Sticky Particles...

From the previous post "New Discrepancies And Hollow Earth" dated 23 Jun 2016, where we now denote,

$ln(cosh(\cfrac { G }{ \sqrt { 2{ mc^{ 2 } } }  }a_{\psi\,c}))=\cfrac{1}{4}$

$ln(cosh(0.7369))=\cfrac{1}{4}$

and

$ln(cosh(\cfrac { G }{ \sqrt { 2{ mc^{ 2 } } }  }a_{\psi\,\pi}))=ln(cosh(\pi))=2.450311$

what is between $a_{\psi\,c}$ and $a_{\psi\,\pi}$, where the force increases with distance away from the center?

An accumulation of other like particles.  At distances greater than $a_{\psi\,c}$, up to $a_{\psi\,\pi}$, the attached particle experiences a greater attractive force due to the increasing value of $F_{\rho}$.
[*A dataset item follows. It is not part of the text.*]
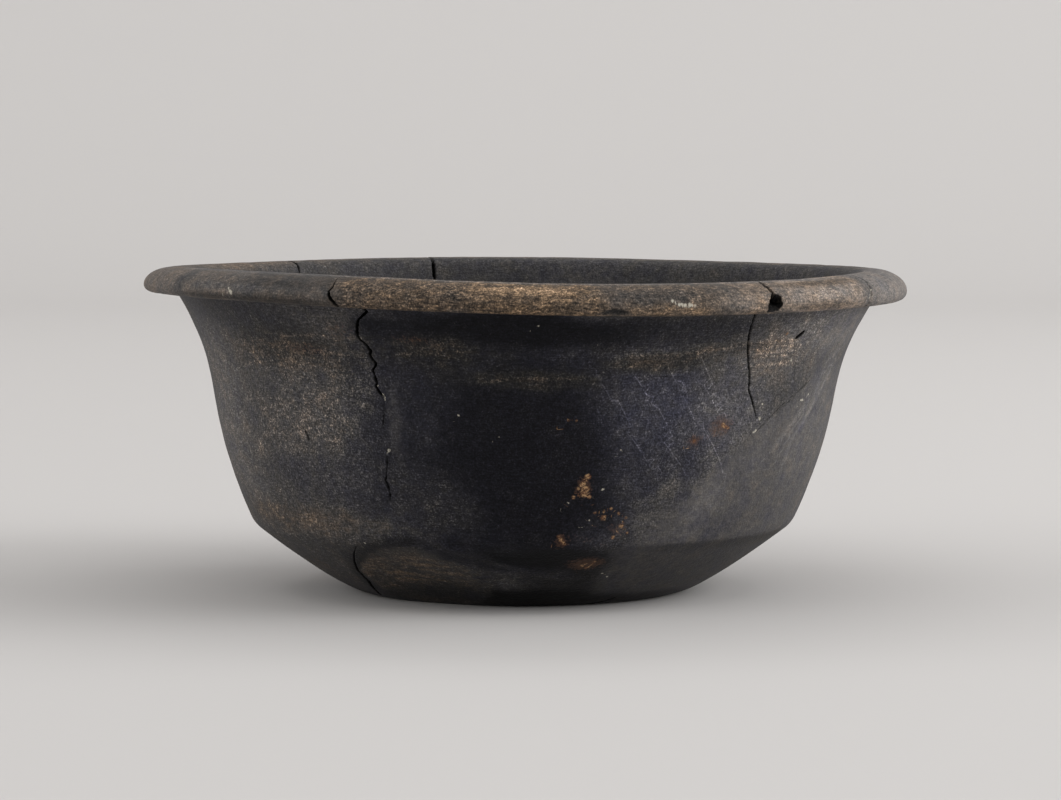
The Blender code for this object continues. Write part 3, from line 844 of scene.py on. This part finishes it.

$a_{\psi\,c}$ is then interpreted as the minimum value for $a_{\psi}$ that holds up a particle.  Values of $a_{\psi}$ less than $a_{\psi\,c}$ collapses the particle.

And we have a lumpy issue...Particles of various sizes that stick together.  Interestingly,

$F=\int{F_{\rho}}dx$

at $x=a_{\psi\,c}$,

$F=m\cfrac{c^2}{2}$

This is the attractive force that holds the particles in the lump together.